Le petit secret de Solveig, c'est que dans son temps libre, elle est aussi L, une autrice à la popularité grandissante, de plus en plus pressée par son éditeur pour écrire un nouveau livre. Mais ça, personne ne le sait, pas même ses amis. Eux sont plus préoccupés par l'amour qui va et qui vient, qui se fait, se défait et se complique.
Dans sa toute nouvelle maison, Solveig découvre dans un tiroir un vieux carnet à la couverture jaune, intitulé The White Side. Assez vite, il devient son confident, le miroir de sa vie de tous les jours, de ses peines, de ses détresses, de ses rancoeurs. Et elle ne va pas tarder à en avoir plus besoin que jamais.

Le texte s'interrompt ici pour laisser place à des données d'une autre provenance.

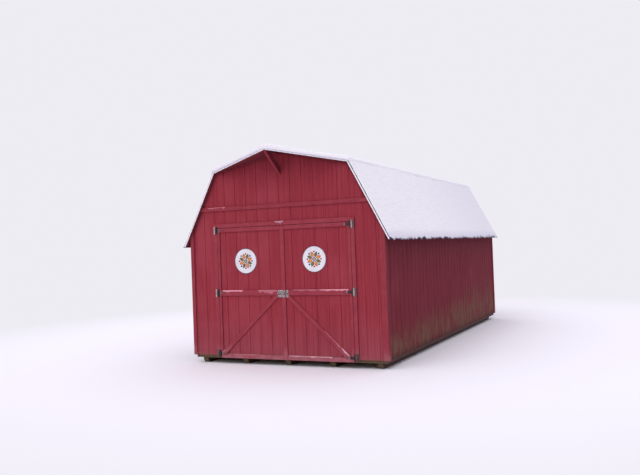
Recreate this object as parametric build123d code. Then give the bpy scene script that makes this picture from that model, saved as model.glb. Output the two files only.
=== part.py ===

Un jour, Erick cesse les échanges de mails et disparaît de la circulation. Solveig, poussée par Kristin, la sœur du jeune homme, se lance à la recherche de son mystérieux correspondant en ligne, sans même savoir à quoi il ressemble. Elle n'imagine alors pas que ce n'est que le début d'une série d'événements qui vont la conduire jusqu'aux frontières de l'imaginable... Et même plus loin.
A walk on the white side est disponible aux éditions Inceptio depuis le 26 juin 2019. Vous pouvez retrouver le roman au format papier et numérique sur leur site. Le lien est en commentaire !
2. Une promenade sur le fil de la vie
En lisant le résumé et le début du livre, j'avoue avoir été assez dubitative sur cette histoire. Comme vous le savez, la romance, c'est loin, loin, loooooooooooin d'être ma tasse de thé, et donc j'ai eu un peu de mal à m'attacher au livre. Et puis, soudain, il y a commencé à avoir quelque chose d'un peu étrange et je me suis dit qu'il y avait quelque chose de pourri au royaume du Danemark. Et au final, j'ai pas trop compris comment, mais j'ai adhéré totalement à l'histoire et je me suis laissée entraîner par l'autrice.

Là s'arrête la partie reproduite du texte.